Organizations today need an Internet service that’s reliable, fast, and of high quality. Many enterprises use a premium Internet service to meet the needs of their global operations.

Compared to a standard business Internet connection that’s dependent on routers with limited speed. IP Transit service enables an enterprise to leverage the expertise and network reach by using an Internet service provider’s network. As a result, the traffic travels through one or more third-party networks on the way to its final destination.

IP transit providers are separated into three tiers. For global reach and network performance, a Tier 1 provider can meet the needs of the largest retail businesses and enterprises.
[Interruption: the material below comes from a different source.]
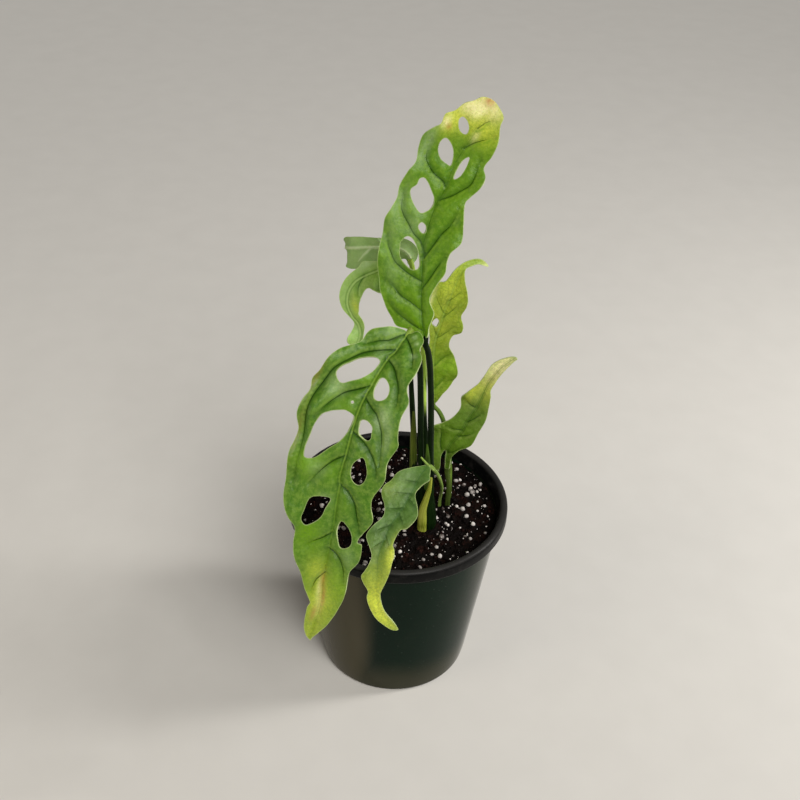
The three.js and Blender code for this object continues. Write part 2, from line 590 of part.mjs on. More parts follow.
// Main stem with the stalks of the top, front and two back leaves, two sheaths and a new
// shoot, grown together
const stemBase = { x: 13.8, y: -12.4, radius: stemRadius + 0.6 };
const rootBottom = soilEdge - rootDepth;
function mainStemGeometry() {
  const { x, y } = stemBase;
  return join([
    stalk([[x, y, rootBottom], [x, y, soilEdge], [x - 0.4, y + 0.2, 103], [x - 1.8, y + 0.6, 117],
      [x - 2.2, y + 1, 126]], [stemRadius, stemRadius, stemRadius, stemRadius * 0.75, 1.8], 14),
    stalk([[x + 0.2, y, 96], [14.5, -13, 120], [13.5, -13.5, 144], [12.5, -14, 166.5], [11.3, -15, 184],
      [10, -16.7, 194], ...stalkEnd('leaf_top', 3)], [2.4, stalkRadius, stalkRadius, 1.2]),
    stalk([[x - 1, y, 96], [10.5, -12, 120], [9, -11.5, 142], [8, -11.5, 164.5], [6.8, -13.2, 184.5],
      [4.6, -17, 197], ...stalkEnd('leaf_front', 2)], [2.4, stalkRadius, stalkRadius, 1.2]),
    stalk([[x - 0.5, y + 1, 96], [12.3, -9.5, 120], [11.2, -4, 136.5], [10, 1, 151], [9.2, 8, 168],
      [6.8, 15, 189.5], [3.2, 19.5, 202.5], ...stalkEnd('leaf_back_upper', 2)],
      [2.4, stalkRadius, 1.1, 1.3, 1.3]),
    stalk([[x - 2, y + 1, 96], [7, -9.5, 118], [6, -5, 137], [4.8, 0, 149.5], [3.5, 6, 163],
      [2, 12, 182], ...stalkEnd('leaf_back_curled', 6)], [2.4, stalkRadius, 1, 1.2]),
    stalk([[x - 3, y + 1, 104], [7, -9.6, 116], [6, -6.5, 132], [5.5, -2.6, 146], [5.2, -0.8, 150.5]],
      [1.5, 1.9, 1.8, 1.6, 0.5]),
    stalk([[x - 1.6, y - 1.8, rootBottom + 4], [x - 1.6, y - 2.2, soilEdge + 1], [11.6, -16.4, 98],
      [11.6, -17.4, 105.5], [12.8, -18.6, 113], [14, -19.5, 120], [14.6, -19.8, 127]],
      [1.6, 2.2, 2.6, 1.9, 1.6, 1.1, 0.5]),
    stalk([[x - 1, y - 1, 108], [12.6, -14.2, 122], [12.5, -14.6, 134], [12, -14.8, 142.5]],
      [1, 1.2, 1.5, 0.4]),
  ]);
}

// Stalks that leave the soil by themselves
const looseStalks = {
  stalk_small: {
    blade: 'leaf_small', bend: 1, radii: [0.9, 0.75, 0.75, 0.85, 0.9], colour: 0x77913f,
    points: [[20.2, 2.6], [20.2, 2.5, 94], [20.4, -0.5, 101], [20.4, -5.5, 109], [19.5, -10, 116.5],
      [18, -14.5, 124], [15.8, -18.2, 130.5]],
  },
  stalk_right: {
    blade: 'leaf_right', bend: 2.5, radii: [1.4, 1.3, 1.2, 1], colour: 0x7f9c45,
    points: [[24.6, 9.5], [24.6, 9.5, 95], [24, 9, 110], [22, 8, 127.5], [19.5, 6.6, 140], [17, 6.1, 146]],
  },
  stalk_lower_right: {
    blade: 'leaf_lower_right', bend: 3, radii: [1.3, 1.3, 1.2, 1.1], colour: 0x7b9a3f,
    points: [[24, 2.6], [24, 2.5, 96.5], [24.1, 2.6, 104]],
  },
};

function looseStalkGeometry({ points, blade, bend, radii }) {
  const [[x, y], ...rest] = points;
  const path = [[x, y, rootBottom], [x, y, soilEdge - 4], ...rest, ...stalkEnd(blade, bend)];
  return stalk(path, [radii[0], ...radii]);
}

function part(name, geometry, colour, roughness) {
  geometry.computeVertexNormals();
  const material = new THREE.MeshStandardMaterial({ color: colour, roughness, metalness: 0 });
  const mesh = new THREE.Mesh(geometry, material);
  mesh.name = name;
  return mesh;
}

const stemHoles = [stemBase, ...Object.values(looseStalks).map(({ points, radii }) => ({
  x: points[0][0], y: points[0][1], radius: radii[0],
}))];

const plant = new THREE.Group();
plant.add(part('pot', potGeometry(), 0x0d1a14, 0.25));
plant.add(part('soil', soilGeometry(stemHoles), 0x1d1512, 0.95));
plant.add(part('main_stem', mainStemGeometry(), 0x2f4a22, 0.5));
Object.entries(looseStalks).forEach(([name, entry]) => {
  plant.add(part(name, looseStalkGeometry(entry), entry.colour, 0.5));
});
Object.entries(leaves).forEach(([name, leaf]) => {
  plant.add(part(name, bladeGeometry(leaf), leaf.colour, 0.45));
});

export default plant;
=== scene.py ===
import math
import random

import bpy
import numpy as np
from mathutils import Matrix, Vector, noise
from mathutils.geometry import delaunay_2d_cdt


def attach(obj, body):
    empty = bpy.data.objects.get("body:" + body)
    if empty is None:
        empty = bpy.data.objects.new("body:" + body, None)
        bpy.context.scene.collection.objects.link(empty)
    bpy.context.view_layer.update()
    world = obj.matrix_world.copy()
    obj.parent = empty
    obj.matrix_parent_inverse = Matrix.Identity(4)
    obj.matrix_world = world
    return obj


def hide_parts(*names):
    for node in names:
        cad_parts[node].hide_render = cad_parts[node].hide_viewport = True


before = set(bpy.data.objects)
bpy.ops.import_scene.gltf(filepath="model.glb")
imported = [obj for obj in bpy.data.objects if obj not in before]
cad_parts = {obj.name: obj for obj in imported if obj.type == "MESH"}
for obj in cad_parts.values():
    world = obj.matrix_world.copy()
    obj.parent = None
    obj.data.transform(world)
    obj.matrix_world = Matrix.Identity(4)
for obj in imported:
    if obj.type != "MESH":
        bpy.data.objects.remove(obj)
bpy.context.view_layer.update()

# A young monstera obliqua in a round nursery pot: fine pieces in place of the plain solids.
# Lengths are in millimetres until they reach a mesh.
MM = 0.001
draw = random.Random(11)

# Sizes shared with the solids
POT_HEIGHT = 98
RIM_RADIUS = 53
BASE_RADIUS = 37.5
NECK_RADIUS = 49.6
WALL = 1.6
RIM_HEIGHT = 7
FOOT_WIDTH = 7
CHANNEL_WIDTH = 12
CHANNEL_LIFT = 1.6
DRAIN_COUNT = 6
DRAIN_RADIUS = 3.5
SOIL_BELOW_RIM = 8
SOIL_CLEARANCE = 0.4
ROOT_DEPTH = 24
NECK_HEIGHT = POT_HEIGHT - RIM_HEIGHT
SOIL_EDGE = POT_HEIGHT - SOIL_BELOW_RIM
FLOOR_TOP = CHANNEL_LIFT + WALL
ROOT = SOIL_EDGE - ROOT_DEPTH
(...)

Remote Peering is common among smaller regional network operators and broadband providers, as well as hosting companies, content delivery networks, and content providers, who are looking to extend their global reach. Peering can help these types of companies lower their IP transit costs while increasing overall network resiliency and redundancy.

By exchanging more traffic locally, peering can also help improve internet performance and speed for end users.

Public Vs Private Peering

There are two main types of peering: public and private.

Public peering usually takes place at an Internet Exchange Point (IXP), where one network is able to peer with multiple other networks through a single connection. At an IX, an organization can exchange traffic with a wide range of operators. This type of peering typically takes place at a shared colocation facility.

On the other hand, private peering is when two or more networks privately agree to exchange their traffic. Private peering often occurs between operators that need to exchange significant volumes of traffic, and typically take place at a privately-owned telecoms facility or a colocation facility.

Although public peering can be more complex than private peering, there are cost and performance benefits from using an IX.

How to select an Internet Exchange Point

There are hundreds of IXs located all over the world. What makes an IX attractive is its:

Network coverage
Number of exchanges
Three of the largest Internet exchanges (IX) include NL-IX, DE-CIX, and LINX, which between them are responsible for exchanging IP traffic between hundreds of Internet Service Providers (ISPs), network providers, and content providers. DE-CIX (Deutscher Commercial Internet Exchange) is one of the Internet Exchange Points worldwide. Currently, it operates neutral interconnection platforms in Europe, the Middle East, North America, and Asia.

Remote peering is a popular option for accessing IXs. Remote peering enables an organization to peer without a physical presence at the local exchange point by using bandwidth to extend a network’s reach to an IX.

It offers a more cost-effective way for an organization to directly access an IX, without the need for costly infrastructure at the exchange point and without having to contract separately with each IX.